[Rows from an object dataset]
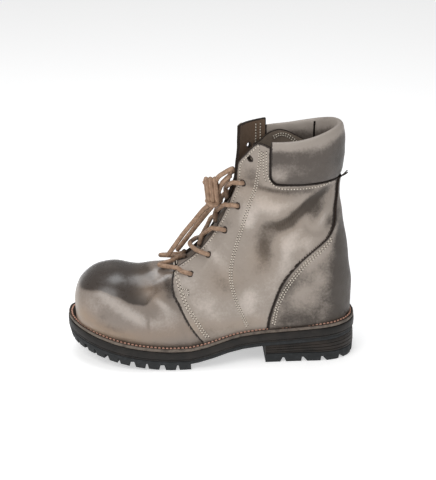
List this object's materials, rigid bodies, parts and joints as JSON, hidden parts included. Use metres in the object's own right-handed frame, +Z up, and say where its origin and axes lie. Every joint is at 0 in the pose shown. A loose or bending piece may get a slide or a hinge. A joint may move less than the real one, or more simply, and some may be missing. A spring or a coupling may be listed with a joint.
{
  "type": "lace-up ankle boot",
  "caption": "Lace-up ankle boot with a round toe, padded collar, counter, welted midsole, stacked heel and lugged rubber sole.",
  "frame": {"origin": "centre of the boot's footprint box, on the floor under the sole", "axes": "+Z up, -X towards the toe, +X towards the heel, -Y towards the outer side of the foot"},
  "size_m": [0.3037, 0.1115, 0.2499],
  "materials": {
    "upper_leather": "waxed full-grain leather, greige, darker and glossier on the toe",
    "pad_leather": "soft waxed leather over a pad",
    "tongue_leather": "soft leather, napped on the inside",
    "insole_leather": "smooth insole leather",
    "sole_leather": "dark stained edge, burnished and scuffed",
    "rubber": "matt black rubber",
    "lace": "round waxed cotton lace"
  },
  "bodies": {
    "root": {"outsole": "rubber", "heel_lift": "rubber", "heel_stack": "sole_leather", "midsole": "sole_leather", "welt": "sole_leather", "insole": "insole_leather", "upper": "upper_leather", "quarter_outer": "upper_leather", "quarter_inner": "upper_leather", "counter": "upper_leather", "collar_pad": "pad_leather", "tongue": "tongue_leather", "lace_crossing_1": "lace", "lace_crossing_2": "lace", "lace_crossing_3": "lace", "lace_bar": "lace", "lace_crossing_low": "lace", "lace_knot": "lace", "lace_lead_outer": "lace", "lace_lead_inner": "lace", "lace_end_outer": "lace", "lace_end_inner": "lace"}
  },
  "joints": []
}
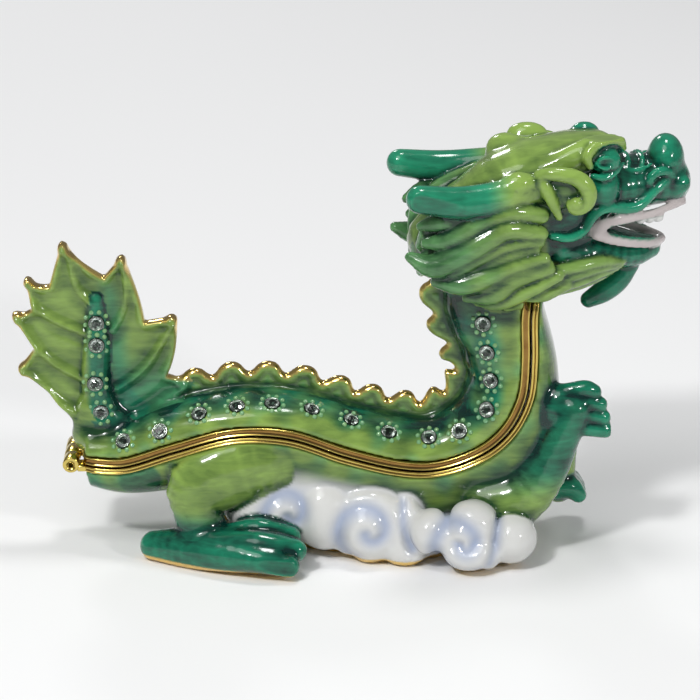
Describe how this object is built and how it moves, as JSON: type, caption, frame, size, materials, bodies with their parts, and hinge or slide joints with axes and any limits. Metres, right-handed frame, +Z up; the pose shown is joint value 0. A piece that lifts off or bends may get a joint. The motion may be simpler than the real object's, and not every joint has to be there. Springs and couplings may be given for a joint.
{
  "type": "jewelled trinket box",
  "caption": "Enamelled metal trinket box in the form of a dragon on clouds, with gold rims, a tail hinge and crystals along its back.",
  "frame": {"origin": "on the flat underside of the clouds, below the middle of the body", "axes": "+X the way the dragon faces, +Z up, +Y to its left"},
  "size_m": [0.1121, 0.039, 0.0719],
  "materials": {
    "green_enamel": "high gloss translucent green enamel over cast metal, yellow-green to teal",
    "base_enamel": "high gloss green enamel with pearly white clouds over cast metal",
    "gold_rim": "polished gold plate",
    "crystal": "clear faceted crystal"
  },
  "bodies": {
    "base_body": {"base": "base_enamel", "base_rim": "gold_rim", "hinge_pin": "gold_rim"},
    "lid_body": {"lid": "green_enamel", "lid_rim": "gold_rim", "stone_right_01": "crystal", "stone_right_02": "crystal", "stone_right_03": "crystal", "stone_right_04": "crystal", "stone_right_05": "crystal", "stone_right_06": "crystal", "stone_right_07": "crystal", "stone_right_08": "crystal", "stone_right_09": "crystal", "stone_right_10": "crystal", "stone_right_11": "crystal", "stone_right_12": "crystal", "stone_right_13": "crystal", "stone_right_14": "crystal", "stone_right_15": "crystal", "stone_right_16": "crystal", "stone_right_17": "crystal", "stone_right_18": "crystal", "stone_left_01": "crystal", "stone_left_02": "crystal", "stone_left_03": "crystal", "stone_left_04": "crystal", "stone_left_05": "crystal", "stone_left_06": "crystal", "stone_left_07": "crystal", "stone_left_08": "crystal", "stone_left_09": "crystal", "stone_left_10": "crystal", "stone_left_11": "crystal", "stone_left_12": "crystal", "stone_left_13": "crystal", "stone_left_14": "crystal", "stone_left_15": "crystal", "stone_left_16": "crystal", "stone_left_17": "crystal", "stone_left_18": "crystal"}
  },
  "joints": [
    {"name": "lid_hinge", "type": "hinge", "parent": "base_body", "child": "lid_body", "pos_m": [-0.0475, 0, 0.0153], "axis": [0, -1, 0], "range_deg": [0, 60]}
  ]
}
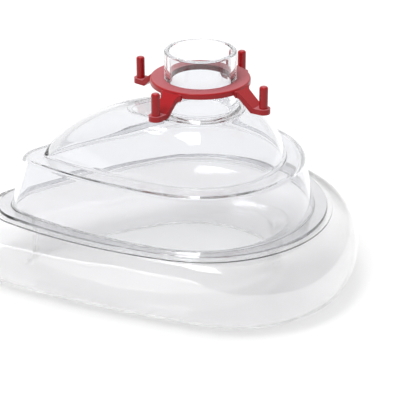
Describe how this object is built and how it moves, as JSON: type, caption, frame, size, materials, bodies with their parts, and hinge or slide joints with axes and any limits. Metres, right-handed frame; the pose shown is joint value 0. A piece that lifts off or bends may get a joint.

# THE PROBLEM
Above are the records; copy all of them exactly.

# EXERCISE RESULT
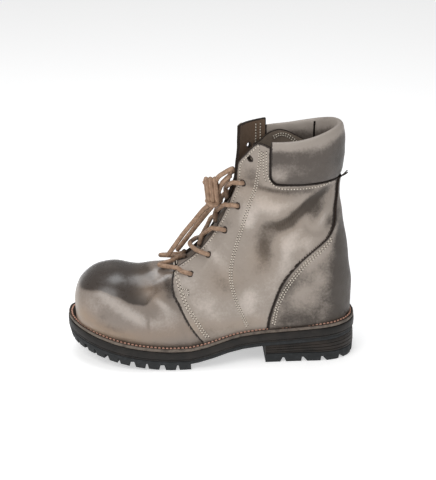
List this object's materials, rigid bodies, parts and joints as JSON, hidden parts included. Use metres in the object's own right-handed frame, +Z up, and say where its origin and axes lie. Every joint is at 0 in the pose shown. A loose or bending piece may get a slide or a hinge. A joint may move less than the real one, or more simply, and some may be missing. A spring or a coupling may be listed with a joint.
{
  "type": "lace-up ankle boot",
  "caption": "Lace-up ankle boot with a round toe, padded collar, counter, welted midsole, stacked heel and lugged rubber sole.",
  "frame": {"origin": "centre of the boot's footprint box, on the floor under the sole", "axes": "+Z up, -X towards the toe, +X towards the heel, -Y towards the outer side of the foot"},
  "size_m": [0.3037, 0.1115, 0.2499],
  "materials": {
    "upper_leather": "waxed full-grain leather, greige, darker and glossier on the toe",
    "pad_leather": "soft waxed leather over a pad",
    "tongue_leather": "soft leather, napped on the inside",
    "insole_leather": "smooth insole leather",
    "sole_leather": "dark stained edge, burnished and scuffed",
    "rubber": "matt black rubber",
    "lace": "round waxed cotton lace"
  },
  "bodies": {
    "root": {"outsole": "rubber", "heel_lift": "rubber", "heel_stack": "sole_leather", "midsole": "sole_leather", "welt": "sole_leather", "insole": "insole_leather", "upper": "upper_leather", "quarter_outer": "upper_leather", "quarter_inner": "upper_leather", "counter": "upper_leather", "collar_pad": "pad_leather", "tongue": "tongue_leather", "lace_crossing_1": "lace", "lace_crossing_2": "lace", "lace_crossing_3": "lace", "lace_bar": "lace", "lace_crossing_low": "lace", "lace_knot": "lace", "lace_lead_outer": "lace", "lace_lead_inner": "lace", "lace_end_outer": "lace", "lace_end_inner": "lace"}
  },
  "joints": []
}
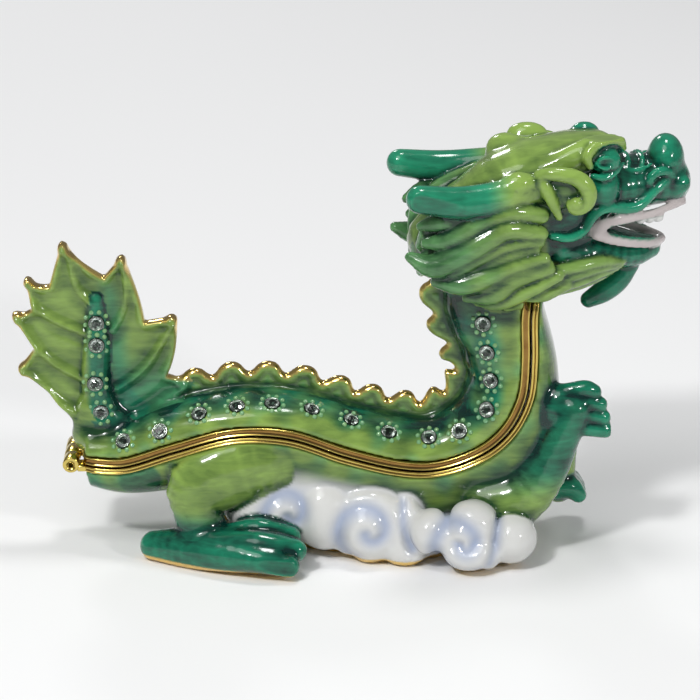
Describe how this object is built and how it moves, as JSON: type, caption, frame, size, materials, bodies with their parts, and hinge or slide joints with axes and any limits. Metres, right-handed frame, +Z up; the pose shown is joint value 0. A piece that lifts off or bends may get a joint. The motion may be simpler than the real object's, and not every joint has to be there. Springs and couplings may be given for a joint.
{
  "type": "jewelled trinket box",
  "caption": "Enamelled metal trinket box in the form of a dragon on clouds, with gold rims, a tail hinge and crystals along its back.",
  "frame": {"origin": "on the flat underside of the clouds, below the middle of the body", "axes": "+X the way the dragon faces, +Z up, +Y to its left"},
  "size_m": [0.1121, 0.039, 0.0719],
  "materials": {
    "green_enamel": "high gloss translucent green enamel over cast metal, yellow-green to teal",
    "base_enamel": "high gloss green enamel with pearly white clouds over cast metal",
    "gold_rim": "polished gold plate",
    "crystal": "clear faceted crystal"
  },
  "bodies": {
    "base_body": {"base": "base_enamel", "base_rim": "gold_rim", "hinge_pin": "gold_rim"},
    "lid_body": {"lid": "green_enamel", "lid_rim": "gold_rim", "stone_right_01": "crystal", "stone_right_02": "crystal", "stone_right_03": "crystal", "stone_right_04": "crystal", "stone_right_05": "crystal", "stone_right_06": "crystal", "stone_right_07": "crystal", "stone_right_08": "crystal", "stone_right_09": "crystal", "stone_right_10": "crystal", "stone_right_11": "crystal", "stone_right_12": "crystal", "stone_right_13": "crystal", "stone_right_14": "crystal", "stone_right_15": "crystal", "stone_right_16": "crystal", "stone_right_17": "crystal", "stone_right_18": "crystal", "stone_left_01": "crystal", "stone_left_02": "crystal", "stone_left_03": "crystal", "stone_left_04": "crystal", "stone_left_05": "crystal", "stone_left_06": "crystal", "stone_left_07": "crystal", "stone_left_08": "crystal", "stone_left_09": "crystal", "stone_left_10": "crystal", "stone_left_11": "crystal", "stone_left_12": "crystal", "stone_left_13": "crystal", "stone_left_14": "crystal", "stone_left_15": "crystal", "stone_left_16": "crystal", "stone_left_17": "crystal", "stone_left_18": "crystal"}
  },
  "joints": [
    {"name": "lid_hinge", "type": "hinge", "parent": "base_body", "child": "lid_body", "pos_m": [-0.0475, 0, 0.0153], "axis": [0, -1, 0], "range_deg": [0, 60]}
  ]
}
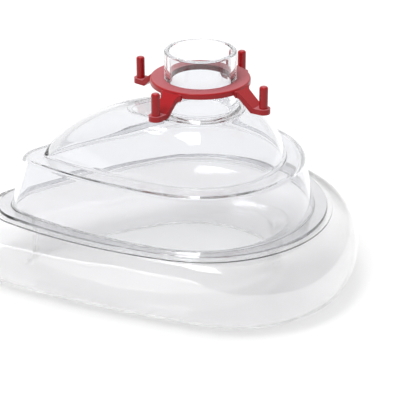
Describe how this object is built and how it moves, as JSON: type, caption, frame, size, materials, bodies with their parts, and hinge or slide joints with axes and any limits. Metres, right-handed frame; the pose shown is joint value 0. A piece that lifts off or bends may get a joint.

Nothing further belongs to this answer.